Mahasiswa dilabeli sebagai agen perubahan yang nantinya dapat membawa perbaikan dalam masa depan. Karenanya mahasiswa perlu meningkatkan kualitas diri dengan melatih soft skill mereka. Berpikir kritis termasuk salah satu soft skill yang sangat diperlukan. Di perguruan tinggi, mahasiswa diharuskan berpikir kritis dalam pembelajaran dan praktik-praktik seperti observasi dan pengolahan data di lapangan. Tak hanya disitu saja, mahasiswa juga menjadi wadah aspirasi masyarakat. Karenanya mahasiswa diharapkan oleh masyarakat dapat menganalisa fakta-fakta yang terjadi di kehidupan bernegara dan dapat menyampaikan kritik kepada pemerintah guna terciptanya kondisi masyarakat yang aman dan tenteram.
Di dalam kelas, pertanyaan kritis selalu dihindari. Padahal menurut pandangan saya, proses berpikir kritis dimulai dari mendapatkan pertanyaan kritis yang perlu ditemukan solusinya. Banyak mahasiswa yang menganggap pertanyaan kritis semacam hubungan sebab akibat, bagaimana hal itu terjadi, dan sebagainya merupakan pertanyaan yang sulit dan memberatkan, tetapi jika kita mau belajar menganalisis fakta dan mencetuskan pendapat, hal itu akan membuat kita terbiasa melihat suatu hal dari sudut pandang yang berbeda-beda.
Memang, orang yang berpikir kritis cenderung suka mengkritisi segala hal, termasuk hal sepele sekalipun. Saya akui itu cukup menyebalkan. Namun, saya lebih merasa iri kepada orang-orang tersebut, mereka menyampaikan argumen dan menata gagasannya dengan rapi serta mampu mempertahankan pendapatnya.

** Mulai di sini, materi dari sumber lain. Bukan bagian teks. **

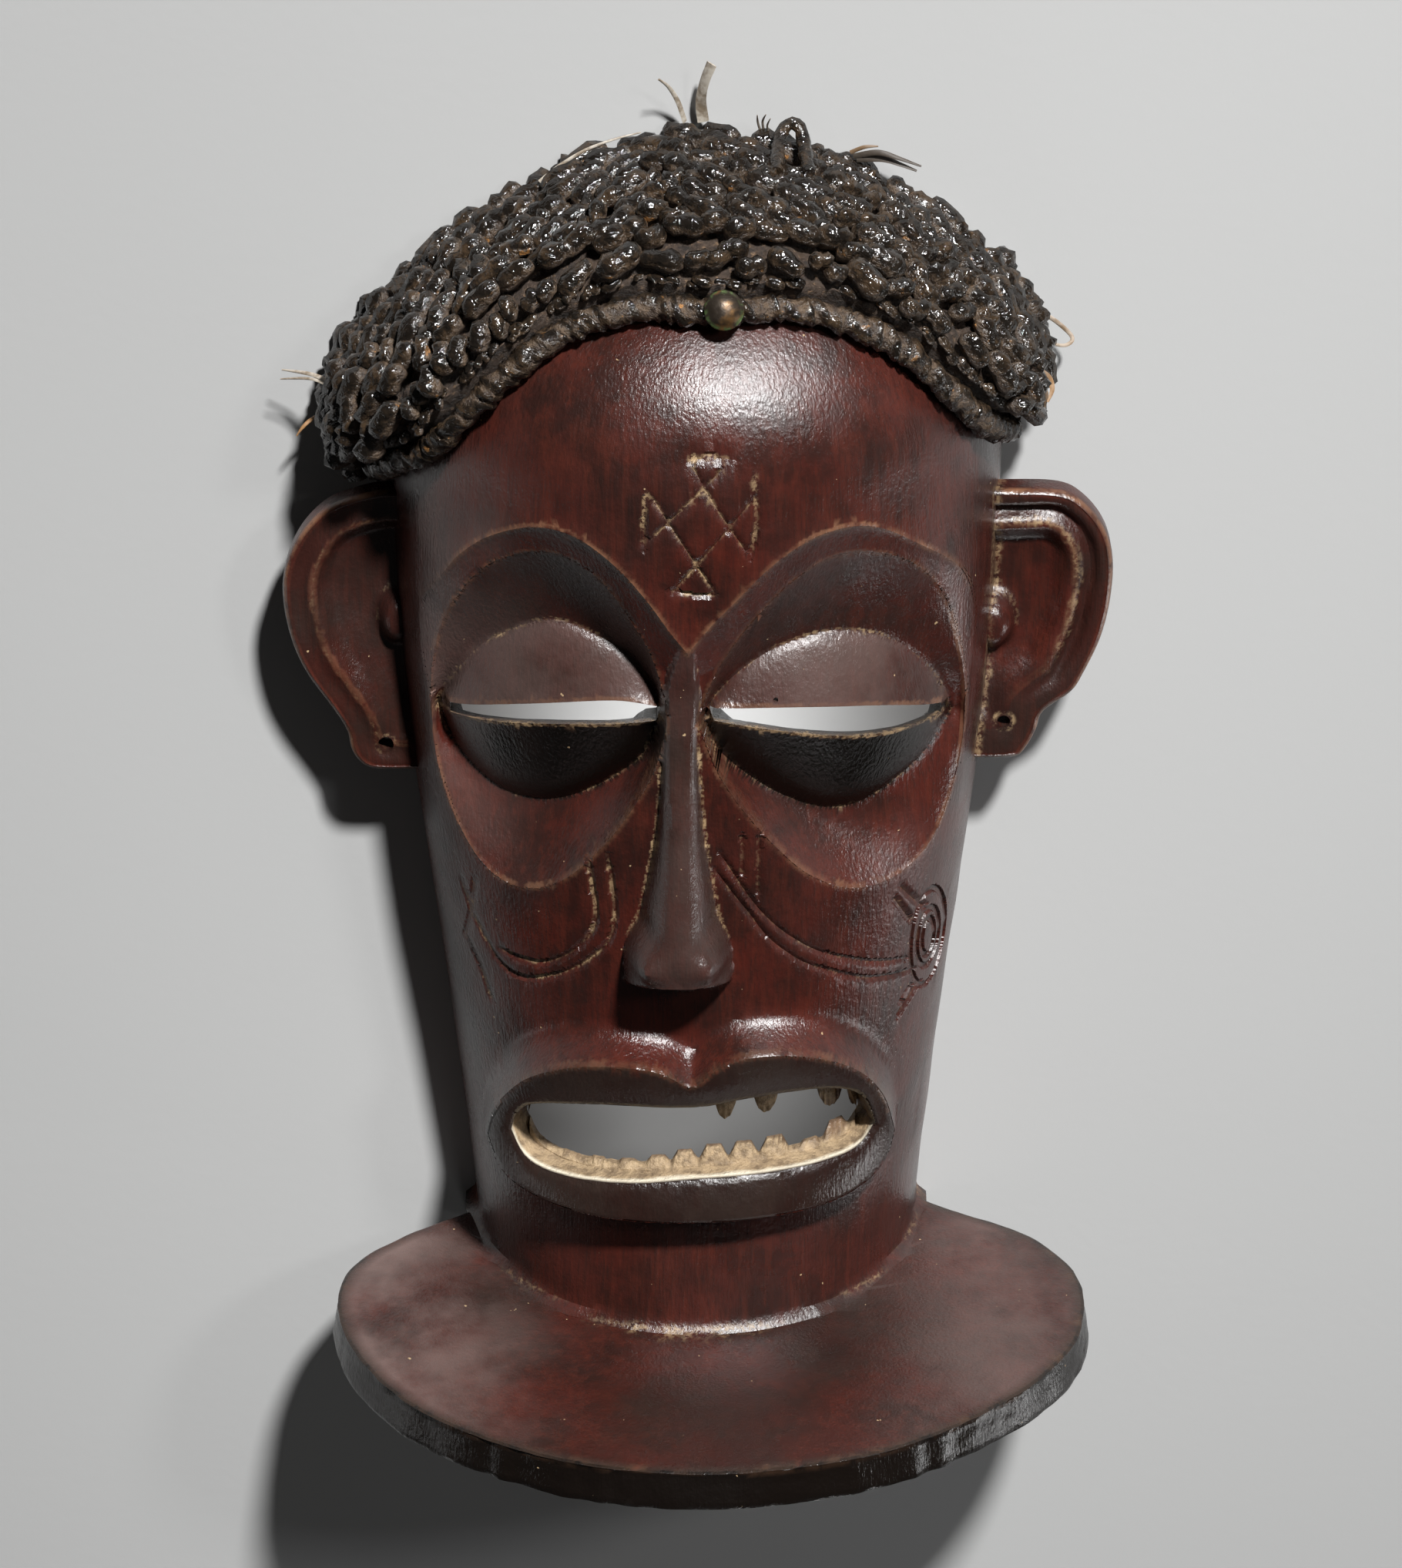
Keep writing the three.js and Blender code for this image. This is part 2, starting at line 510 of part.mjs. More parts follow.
// The tack's domed head, on the roll.
function tackSolid(radius, under) {
  const head = [[0, -under], [radius, -under], [radius, 0.7], [0.9 * radius, 1.6], [0.66 * radius, 2.6],
    [0.33 * radius, 3.2], [0, 3.4]];
  const geometry = new THREE.LatheGeometry(head.map(([r, h]) => new THREE.Vector2(r, h)), 12);
  const { at, normal } = overFace(line(WIG_ARCH)(TACK_AT), ROLL_LIFT);
  normal.applyAxisAngle(new THREE.Vector3(1, 0, 0), TACK_TURN);
  at.addScaledVector(normal, ROLL_RADIUS + GAP);
  geometry.applyQuaternion(new THREE.Quaternion().setFromUnitVectors(new THREE.Vector3(0, 1, 0), normal));
  geometry.translate(at.x, at.y, at.z);
  return solid(geometry);
}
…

Perihal mengajukan pertanyaan ketika temannya sedang bertugas presentasi, menurut saya hal tersebut adalah satu kesempatan karena bisa menjadi langkah awal membentuk pemikiran yang kritis. Dengan dilontarkannya pertanyaan kritis yang memerlukan usaha lebih untuk memecahkannya, hal itu bisa membiasakan kita untuk menganalisis fakta dan menyimpulkannya menjadi sebuah argumen.
Lalu bagaimana melatih kemampuan berpikir kritis?
Biasakan untuk tidak merasa puas terhadap satu fakta. Hal ini dapat menghindari kita dari bias atau sikap langsung percaya pada fakta tersebut. Mempertimbangkan segala aspek yang diperlukan dari perspektif yang lebih luas membantu dalam menemukan solusi terbaik.
Menyimak diskusi tidak hanya sekadar mendengar, perlu adanya tukar pendapat yang dapat membangun interaksi yang dinamis dan saling memahami perspektif dari masing-masing individu.
Berpikir secara objektif terhadap informasi baru meskipun telah memiliki pengetahuan sebelumnya tentang suatu hal. Selain itu, perlu adanya sikap menerima ide, pendapat dan pandangan yang berbeda-beda; tidak harus langsung setuju dengan pendapat-pendapat tersebut. Namun, menjadi bahan pertimbangan untuk mengambil keputusan yang tepat demi kebutuhan bersama. Dengan demikian kita bisa menjadi orang yang berpikiran terbuka (open-minded).